Assad regime attack kills 9 civilians, including 7 children in Syria's Idlib: monitor
| AA Photo


Syrian regime shelling killed nine civilians including seven children Saturday in the planned buffer zone around the country's last major rebel bastion, a monitor said.

A teacher and four schoolchildren were among the victims after the shelling hit near a school in the northwestern province of Idlib, the Syrian Observatory for Human Rights said.

The teacher and four children were leaving the school in the town of Jarjanaz in the southeast of Idlib province when the artillery fire hit, said Observatory chief Rami Abdel Rahman.

Saturday's killings are the latest in a string of similar incidents, according to the Britain-based monitor, which says it relies on sources inside Syria for its information.

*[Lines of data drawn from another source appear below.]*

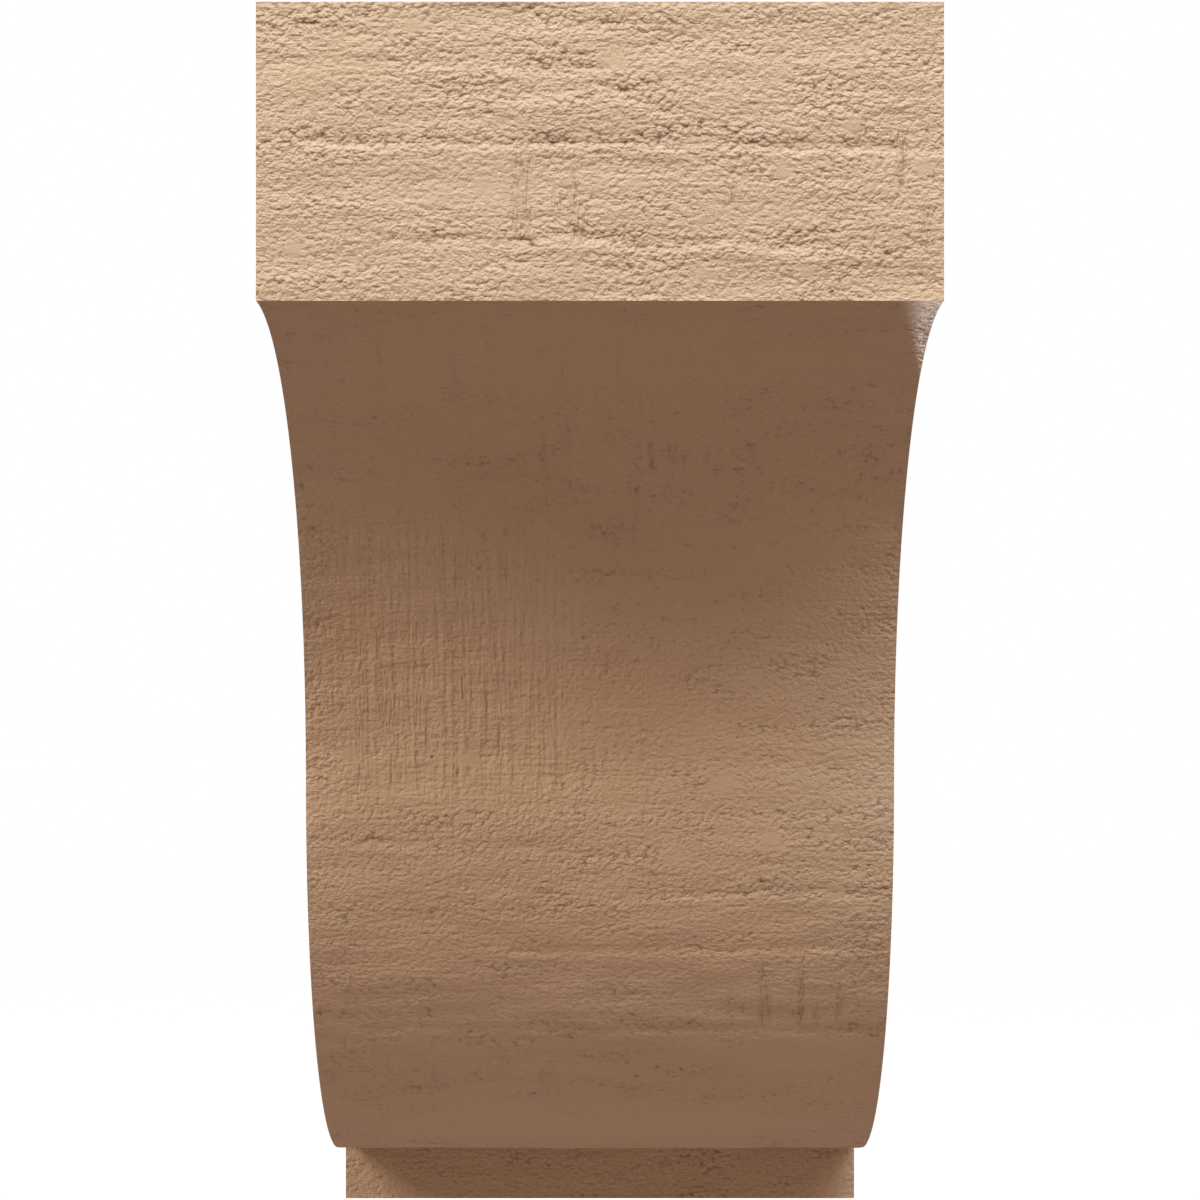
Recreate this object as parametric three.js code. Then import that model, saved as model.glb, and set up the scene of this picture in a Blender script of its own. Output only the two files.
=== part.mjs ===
import * as THREE from 'three';

// Urethane corbel with an S-shaped front, in millimetres, +Z up.
// It is cast in one piece. The front faces -Y, and the flat back, which goes against the wall,
// lies in the plane y = 0 with the origin at its centre.

// Driving dimensions
const WIDTH = 152.4; // side to side, the same from the cap down to the foot
const HEIGHT = 304.8; // underside of the foot to the top of the cap
const DEPTH = 304.8; // wall to the front of the cap
const CAP_HEIGHT = 66.2; // plain block that the shelf or beam rests on
const FOOT_HEIGHT = 18.0; // small block below the curve
const FOOT_DEPTH = 75.0; // wall to the front of the foot
const FOOT_SETBACK = 9.2; // end of the curve back to the front of the foot
const EDGE_CHAMFER = 0.5; // easing that the mould leaves on every outer edge

// Each quarter of the S-curve is drawn with twice this many chords.
const CURVE_SEGMENTS = 15;

// The S-curve fills what the cap and the foot leave, half of it hollow and half of it full.
const TOP = HEIGHT / 2;
const BOTTOM = -HEIGHT / 2;
const CAP_UNDERSIDE = TOP - CAP_HEIGHT;
const BODY_UNDERSIDE = BOTTOM + FOOT_HEIGHT;
const CURVE_END_DEPTH = FOOT_DEPTH + FOOT_SETBACK;
const ARC_DEPTH = (DEPTH - CURVE_END_DEPTH) / 2;
const ARC_HEIGHT = (CAP_UNDERSIDE - BODY_UNDERSIDE) / 2;
const CURVE_MIDDLE = BODY_UNDERSIDE + ARC_HEIGHT;

const urethane = new THREE.MeshStandardMaterial({ color: '#be9b7a', roughness: 0.7, metalness: 0 });

// Cuts a square outer corner of the outline. The outline comes in along one unit direction and
// leaves along the other.
function chamferedCorner(outline, depth, height, arriving, leaving) {
  outline.lineTo(depth - arriving[0] * EDGE_CHAMFER, height - arriving[1] * EDGE_CHAMFER);
  outline.lineTo(depth + leaving[0] * EDGE_CHAMFER, height + leaving[1] * EDGE_CHAMFER);
}

// Side view of the corbel: x is the distance from the wall and y is the height, anticlockwise.
function sideOutline() {
  const outward = [1, 0];
  const inward = [-1, 0];
  const up = [0, 1];
  const down = [0, -1];
  const outline = new THREE.Shape();
  outline.moveTo(0, 0);
  chamferedCorner(outline, 0, BOTTOM, down, outward);
  chamferedCorner(outline, FOOT_DEPTH, BOTTOM, outward, up);
  outline.lineTo(FOOT_DEPTH, BODY_UNDERSIDE);
  outline.lineTo(CURVE_END_DEPTH, BODY_UNDERSIDE);

  // Full quarter: level where it leaves the underside, upright at the middle of the curve.
  outline.absellipse(CURVE_END_DEPTH, CURVE_MIDDLE, ARC_DEPTH, ARC_HEIGHT, -Math.PI / 2, 0, false);

  // Hollow quarter: upright at the middle, level under the front edge of the cap.
  const chamferAngle = Math.asin(EDGE_CHAMFER / ARC_DEPTH);
  const hollowEnd = Math.PI / 2 + chamferAngle;
  outline.absellipse(DEPTH, CURVE_MIDDLE, ARC_DEPTH, ARC_HEIGHT, Math.PI, hollowEnd, true);
  outline.lineTo(DEPTH, CAP_UNDERSIDE + EDGE_CHAMFER);

  chamferedCorner(outline, DEPTH, TOP, up, inward);
  chamferedCorner(outline, 0, TOP, inward, down);
  return outline;
}

// The side view pushed sideways across the width, with both long edges of the outline eased.
function corbel() {
  const geometry = new THREE.ExtrudeGeometry(sideOutline(), {
    depth: WIDTH - 2 * EDGE_CHAMFER,
    steps: 1,
    curveSegments: CURVE_SEGMENTS,
    bevelEnabled: true,
    bevelThickness: EDGE_CHAMFER,
    bevelSize: EDGE_CHAMFER,
    bevelOffset: -EDGE_CHAMFER,
    bevelSegments: 1,
  });
  geometry.translate(0, 0, EDGE_CHAMFER - WIDTH / 2);

  // Distance from the wall turns to -Y, height to +Z and the width to X.
  const fromWall = new THREE.Vector3(0, -1, 0);
  const upward = new THREE.Vector3(0, 0, 1);
  const sideways = new THREE.Vector3(-1, 0, 0);
  geometry.applyMatrix4(new THREE.Matrix4().makeBasis(fromWall, upward, sideways));

  const mesh = new THREE.Mesh(geometry, urethane);
  mesh.name = 'corbel';
  return mesh;
}

const part = new THREE.Group();
part.add(corbel());

export default part;
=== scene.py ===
# %% [markdown]
# # A cast urethane corbel
# The object is a wall bracket of rigid urethane foam, cast in one piece and primed tan. It has a
# square cap, an S-curved front and a small foot, and its faces copy rough-sawn wood. This lesson
# bends a grid into the casting, carves the larger saw marks into the mesh and leaves the finest
# grain to the material.

# %% Load the solid
import math

import bmesh
import bpy
import numpy as np
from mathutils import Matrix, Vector


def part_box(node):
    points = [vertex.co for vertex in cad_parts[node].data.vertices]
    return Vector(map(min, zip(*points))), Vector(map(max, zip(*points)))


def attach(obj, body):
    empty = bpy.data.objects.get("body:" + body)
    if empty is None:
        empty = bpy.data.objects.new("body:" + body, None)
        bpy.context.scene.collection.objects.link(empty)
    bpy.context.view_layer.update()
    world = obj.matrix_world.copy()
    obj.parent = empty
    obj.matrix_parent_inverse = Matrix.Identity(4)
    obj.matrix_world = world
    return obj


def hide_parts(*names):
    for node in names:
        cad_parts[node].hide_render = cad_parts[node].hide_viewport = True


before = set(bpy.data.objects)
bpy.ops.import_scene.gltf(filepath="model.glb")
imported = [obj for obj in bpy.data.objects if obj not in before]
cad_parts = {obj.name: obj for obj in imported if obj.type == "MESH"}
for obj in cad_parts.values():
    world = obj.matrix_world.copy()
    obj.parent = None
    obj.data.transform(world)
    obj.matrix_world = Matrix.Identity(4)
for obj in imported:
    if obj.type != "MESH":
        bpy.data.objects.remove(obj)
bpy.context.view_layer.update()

MM = 0.001
solid_low, solid_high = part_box("corbel")
print("solid size in mm:", [round(side / MM, 1) for side in solid_high - solid_low])

# %% [markdown]
# ## Sizes
# The overall sizes come from the solid, so the visible casting always fits it. The heights of the
# cap and the foot, and the two steps of the foot, are sizes of their own. What they leave is shared
# by two quarter arcs: a hollow one under the cap and a full one above the foot.

# %% Sizes of the casting
CAP_HEIGHT = 66.2 * MM
FOOT_HEIGHT = 18.0 * MM
FOOT_DEPTH = 75.0 * MM
FOOT_SETBACK = 9.2 * MM

WIDTH = solid_high.x - solid_low.x
FRONT = solid_low.y
WALL = solid_high.y
TOP = solid_high.z
BOTTOM = solid_low.z

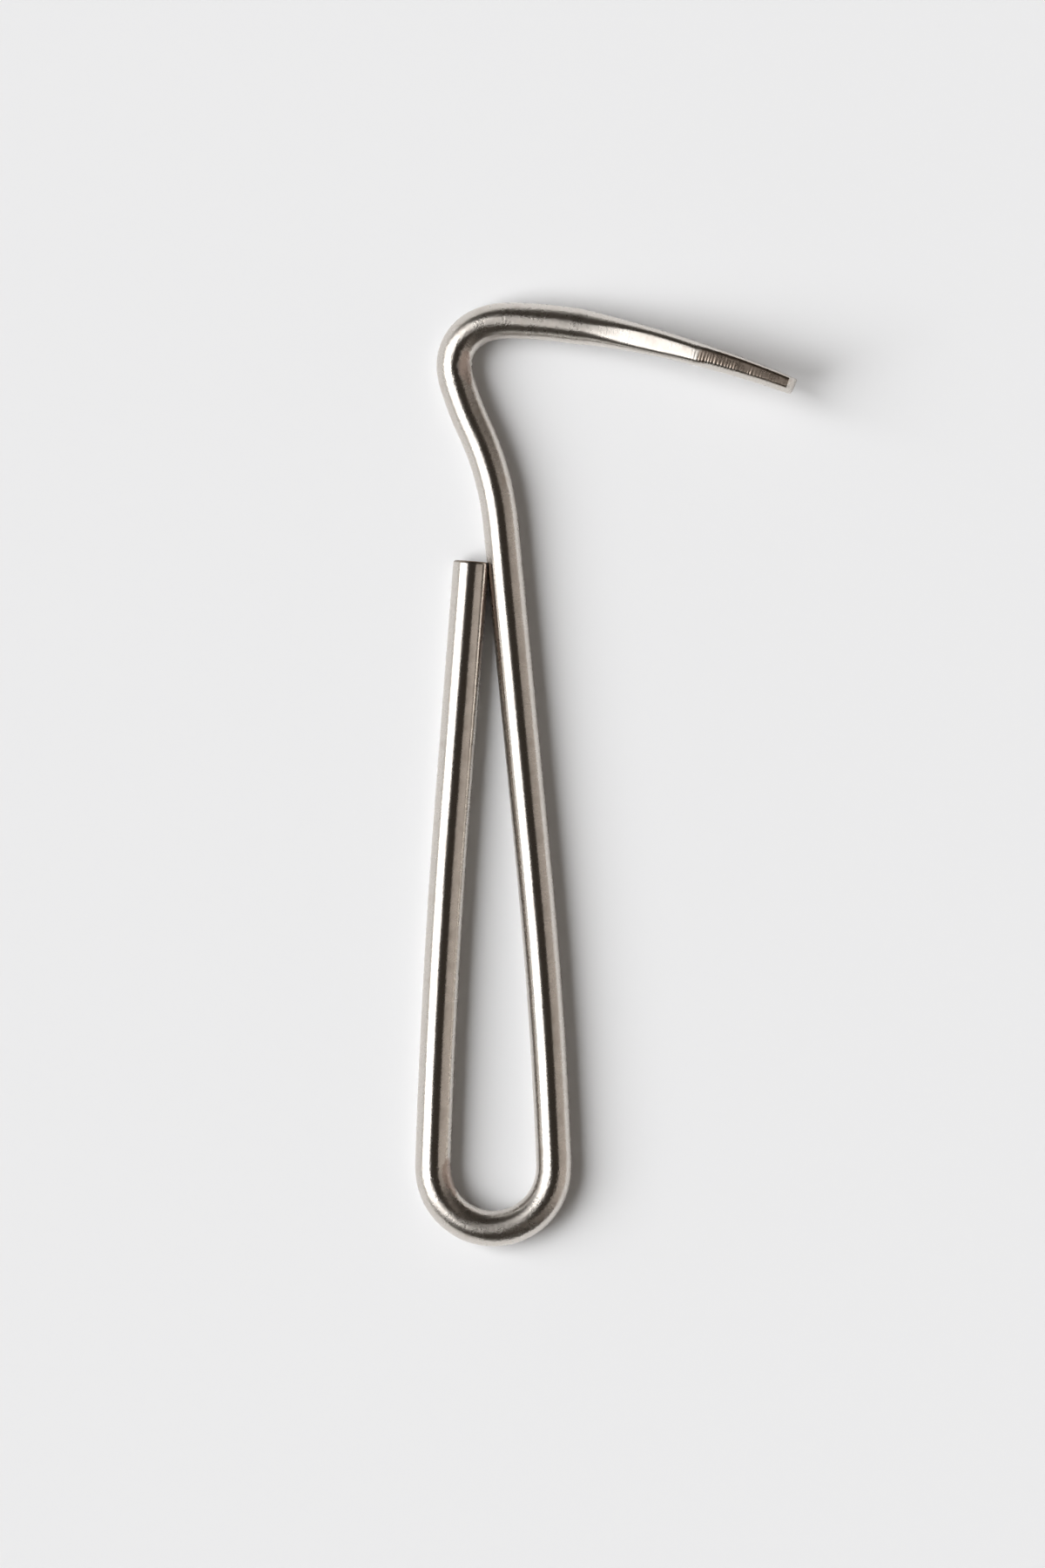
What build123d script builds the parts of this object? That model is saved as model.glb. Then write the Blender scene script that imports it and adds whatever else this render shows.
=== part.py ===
from build123d import *
from math import copysign, cos, pi, sin
import os

# One-piece bent-wire hook tool. A single round steel rod is bent into a long hanging loop that is
# also the grip, closes against itself, leans off as a short neck, turns back over a tight hook bend
# and ends in an arm whose tip is forged and ground into a narrow blade.
#
# Frame: the handle lies flat on Z = 0 with its long direction along Y, hook at the +Y end, and the
# arm points to +X. The origin is the middle of the outline, on the surface that the tool lies on.
# Lengths are in millimetres and angles in degrees. A positive bend turns to the left.

# Rod
rod_diameter = 6.0
rod_radius = rod_diameter / 2

# Handle, followed from the cut end down the free leg, round the loop, up the shank and the neck
free_end = (-22.36, 35.62)
free_leg_heading = -94.4
free_leg_straight = 39.3
free_leg_bow_radius = 1400.0
free_leg_bow_angle = 2.53
loop_radius = 10.06
loop_angle = 184.0
shank_bow_radius = 830.0
shank_bow_angle = 3.37
shank_straight = 58.5
neck_lean_radius = 49.0
neck_lean_angle = 19.8
neck_return_radius = 51.5
neck_return_angle = -10.0

# Cut end of the free leg, and the flat dressed on it so that it closes against the shank
end_chamfer = 0.35
closing_gap = 0.06
closing_flat_length = 12.0
closing_flat_depth = 3.0

# Hook, from the neck to the start of the forging
hook_bend_radius = 7.1
hook_bend_angle = -84.6
hook_exit_radius = 12.4
hook_exit_angle = -22.2
arm_radius = 91.0
arm_angle = -7.5

# Forged blade, whose width is square to the plane of the hook and thickness lies in that plane
blade_entry_angle = -2.5
blade_curve_radius = 191.0
blade_curve_angle = -9.91
forged_width = 11.3
flare_length = 21.5
flare_run_in = 0.35
tip_thickness = 2.7
thinning_power = 0.75
tip_squareness = 4.0
blade_sections = 10
outline_points = 24

# Flats ground on the two narrow sides of the blade, from its widest place to the tip, and the short
# bevels that end them
ground_start = 21.4
ground_width = 10.9
tip_width = 8.0
bevel_length = 0.9
bevel_drop = 1.2
grinding_run_in = 4.0
grinding_stock = 3.0
tip_edge_radius = 0.4

# The plane of the hook is tilted about the neck, so that the blade stands just clear of the surface
# that the handle lies on.
hook_tilt = 5.0


def smooth_step(fraction):
    """Rise from 0 to 1 with level ends."""
    return fraction * fraction * (3 - 2 * fraction)


def flare_rise(fraction):
    """Rise from 0 to 1 with a level start, then at an even rate."""
    if fraction < flare_run_in:
        rise = fraction**2 / (2 * flare_run_in)
    else:
        rise = fraction - flare_run_in / 2
    return rise / (1 - flare_run_in / 2)


def rounded_outline(width, thickness, squareness):
    """Points of a closed outline that is an ellipse at squareness 2 and boxier above it."""
    points = []
    for step in range(outline_points):
        turn = 2 * pi * step / outline_points
        across = copysign(abs(cos(turn)) ** (2 / squareness), cos(turn))
        along = copysign(abs(sin(turn)) ** (2 / squareness), sin(turn))
        points.append((width / 2 * across, thickness / 2 * along))
    return points


# Centreline of the rod, in four runs. Handle and neck lie flat at the height of the rod's axis.
with BuildLine(Plane.XY.offset(rod_radius)) as free_leg_line:
    free_leg = PolarLine(free_end, free_leg_straight, free_leg_heading)

with BuildLine(Plane.XY.offset(rod_radius)) as handle_line:
    free_leg_bow = JernArc(free_leg @ 1, free_leg % 1, free_leg_bow_radius, free_leg_bow_angle)
    loop = JernArc(free_leg_bow @ 1, free_leg_bow % 1, loop_radius, loop_angle)
    shank_bow = JernArc(loop @ 1, loop % 1, shank_bow_radius, shank_bow_angle)
    shank = Line(shank_bow @ 1, shank_bow @ 1 + (shank_bow % 1) * shank_straight)
    neck_lean = JernArc(shank @ 1, shank % 1, neck_lean_radius, neck_lean_angle)
    neck = JernArc(neck_lean @ 1, neck_lean % 1, neck_return_radius, neck_return_angle)

hook_normal = Vector(0, 0, 1).rotate(Axis(neck @ 1, neck % 1), -hook_tilt)
hook_plane = Plane(origin=neck @ 1, x_dir=neck % 1, z_dir=hook_normal)

with BuildLine(hook_plane) as hook_line:
    hook_bend = JernArc((0, 0), (1, 0), hook_bend_radius, hook_bend_angle)
    hook_exit = JernArc(hook_bend @ 1, hook_bend % 1, hook_exit_radius, hook_exit_angle)
    arm = JernArc(hook_exit @ 1, hook_exit % 1, arm_radius, arm_angle)

with BuildLine(hook_plane) as blade_line:
    blade_entry = JernArc(arm @ 1, arm % 1, arm_radius, blade_entry_angle)
    blade_curve = JernArc(blade_entry @ 1, blade_entry % 1, blade_curve_radius, blade_curve_angle)

blade_wire = blade_line.wire()
blade_length = blade_wire.length

with BuildPart() as bent_rod:
    # Free leg with its cut end
    with BuildSketch(Plane(origin=free_leg @ 0, z_dir=free_leg % 0)):
        Circle(rod_radius)
    extrude(amount=free_leg_straight)
    chamfer(bent_rod.edges().sort_by(Axis.Y)[-1], end_chamfer)

    # Flat on the free end, parallel to the shank and clear of it
    towards_leg = Vector(0, 0, 1).cross(shank % 1)
    flat_centre = free_leg @ 0 + towards_leg * (
        rod_radius + closing_gap - (free_leg @ 0 - shank @ 1).dot(towards_leg)
    )
    with BuildSketch(Plane(origin=flat_centre, x_dir=shank % 1, z_dir=-towards_leg)):
        Rectangle(closing_flat_length, rod_diameter)
    extrude(amount=closing_flat_depth, mode=Mode.SUBTRACT)

    # Rest of the handle, up to the end of the neck
    with BuildSketch(Plane(origin=free_leg @ 1, z_dir=free_leg % 1)):
        Circle(rod_radius)
    sweep(path=handle_line.wire())

    # Hook bend and the round part of the arm
    with BuildSketch(Plane(origin=neck @ 1, z_dir=neck % 1)):
        Circle(rod_radius)
    sweep(path=hook_line.wire())

    # Forged flare and blade
    for section in range(blade_sections):
        distance = blade_length * section / (blade_sections - 1)
        place = blade_wire.position_at(distance, position_mode=PositionMode.LENGTH)
        forward = blade_wire.tangent_at(distance, position_mode=PositionMode.LENGTH)
        flare = min(distance / flare_length, 1.0)
        width = rod_diameter + (forged_width - rod_diameter) * flare_rise(flare)
        thinning = (distance / blade_length) ** thinning_power
        thickness = rod_diameter + (tip_thickness - rod_diameter) * thinning
        squareness = 2 + (tip_squareness - 2) * smooth_step(flare)
        with BuildSketch(Plane(origin=place, x_dir=hook_normal, z_dir=forward)):
            if section == 0:
                Circle(rod_radius)
            else:
                with BuildLine():
                    Spline(rounded_outline(width, thickness, squareness), periodic=True)
                make_face()
    loft()

    # Ground flats, falling towards the tip on both narrow sides, each with its bevel
    widest = blade_wire.position_at(ground_start, position_mode=PositionMode.LENGTH)
    tip = blade_wire @ 1
    across_blade = hook_normal.cross(tip - widest)
    for side in (1, -1):
        flat_start = widest + hook_normal * (side * ground_width / 2)
        flat_end = tip + hook_normal * (side * tip_width / 2)
        bevel_start = flat_end - (blade_wire % 1) * bevel_length
        bevel_end = flat_end - hook_normal * (side * bevel_drop)
        for start, end in ((flat_start, flat_end), (bevel_start, bevel_end)):
            run = end - start
            outward = run.cross(across_blade) * side
            with BuildSketch(Plane(origin=(start + end) * 0.5, x_dir=run, z_dir=outward)):
                Rectangle(run.length + 2 * grinding_run_in, rod_diameter)
            extrude(amount=grinding_stock, mode=Mode.SUBTRACT)

    # Rounded edges round the end of the tip
    end_face = bent_rod.faces().filter_by(GeomType.PLANE).sort_by(Axis.X)[-1]
    fillet(end_face.edges(), tip_edge_radius)

os.makedirs("parts", exist_ok=True)
bent_rod.part.label = "bent_rod"
export_step(bent_rod.part, "parts/bent_rod.step")
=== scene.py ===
import math

import bpy
import numpy as np
from mathutils import Matrix, Vector


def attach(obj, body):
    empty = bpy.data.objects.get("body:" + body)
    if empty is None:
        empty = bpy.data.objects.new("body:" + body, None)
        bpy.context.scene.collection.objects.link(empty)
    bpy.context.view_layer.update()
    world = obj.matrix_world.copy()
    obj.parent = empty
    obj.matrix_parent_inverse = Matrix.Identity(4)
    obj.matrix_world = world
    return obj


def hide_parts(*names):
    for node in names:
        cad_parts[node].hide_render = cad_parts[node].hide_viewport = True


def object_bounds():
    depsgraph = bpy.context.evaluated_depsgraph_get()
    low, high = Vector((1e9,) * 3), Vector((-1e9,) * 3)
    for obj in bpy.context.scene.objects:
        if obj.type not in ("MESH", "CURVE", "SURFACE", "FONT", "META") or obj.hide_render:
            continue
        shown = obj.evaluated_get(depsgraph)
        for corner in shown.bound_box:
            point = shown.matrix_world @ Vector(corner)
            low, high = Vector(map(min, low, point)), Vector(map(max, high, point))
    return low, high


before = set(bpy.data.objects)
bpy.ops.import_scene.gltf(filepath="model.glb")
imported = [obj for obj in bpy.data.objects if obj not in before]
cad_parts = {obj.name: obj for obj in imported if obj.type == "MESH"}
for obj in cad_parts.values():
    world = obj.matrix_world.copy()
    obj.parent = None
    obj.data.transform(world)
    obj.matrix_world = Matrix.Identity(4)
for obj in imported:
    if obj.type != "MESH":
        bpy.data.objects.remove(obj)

# A one-piece bent-wire hook tool lying on a pale floor, seen from straight above.
# The rod is built again here as one fine mesh on the CAD part's own centreline and sections, with
# the rounded, ground and cut surfaces of the real tool. Tool sizes are in millimetres and degrees,
# and scene sizes in metres, as each section says.

MM = 0.001
cad_low, cad_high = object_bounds()

# ---------------------------------------------------------------------------------------------
# Centreline, in millimetres and degrees, with the CAD part's dimensions. A positive bend turns
# left.
# ---------------------------------------------------------------------------------------------
ROD_RADIUS = 3.0
FREE_END = (-22.36, 35.62)
FREE_LEG_HEADING = -94.4
FREE_LEG_STRAIGHT = 39.3
SHANK_STRAIGHT = 58.5
HOOK_TILT = 5.0
BEND_EASE = 1.6
EASE_SAMPLES = 9
FINE_STEP = 0.02

# Where the bent metal is roughened: wherever it turns tightly, in radians per millimetre measured
# over a short reach, and along the arm, fading in after the neck and out on the blade
TIGHT_TURN = 0.08
TURN_REACH = 1.0
ARM_FADE_IN = 10.0
ARM_FADE_OUT = 12.0
ARM_ONTO_BLADE = 4.0


def bend(radius, angle):
    """The length and turn of a round bend."""
    return radius * math.radians(abs(angle)), angle


HANDLE_RUNS = (
    (FREE_LEG_STRAIGHT, 0.0),
    bend(1400.0, 2.53),
    bend(10.06, 184.0),
    bend(830.0, 3.37),
    (SHANK_STRAIGHT, 0.0),
)
NECK_RUNS = (bend(49.0, 19.8), bend(51.5, -10.0))
HOOK_RUNS = (bend(7.1, -84.6), bend(12.4, -22.2), bend(91.0, -7.5))
BLADE_RUNS = (bend(91.0, -2.5), bend(191.0, -9.91))


def length_of(*groups):
    """The length of the rod over whole groups of runs."""
    return sum(length for runs in groups for length, _ in runs)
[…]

On Nov. 2, regime shelling killed at least five civilians in the same town of Jarjanaz.

On Oct. 26, artillery fire by pro-regime forces killed seven civilians in the town of Al-Rifa inside the Idlib region.

Idlib and some surrounding areas are the last major opposition bastion in Syria, where the Russian-backed regime has in recent months retaken much of the territory it had lost since the civil war erupted in 2011.

It had threatened an assault on opposition territory, home to around 3 million people, but a deal for a demilitarized buffer zone around it was reached in September between Moscow and Ankara.

The buffer zone, agreed between Ankara and regime ally Moscow, aims to separate regime fighters from the opposition in the Idlib region.

The accord, reached on September 17, aims to stave off a massive regime assault on the region by creating a 15 to 20-kilometer (nine to 12-mile) buffer zone ringing the area.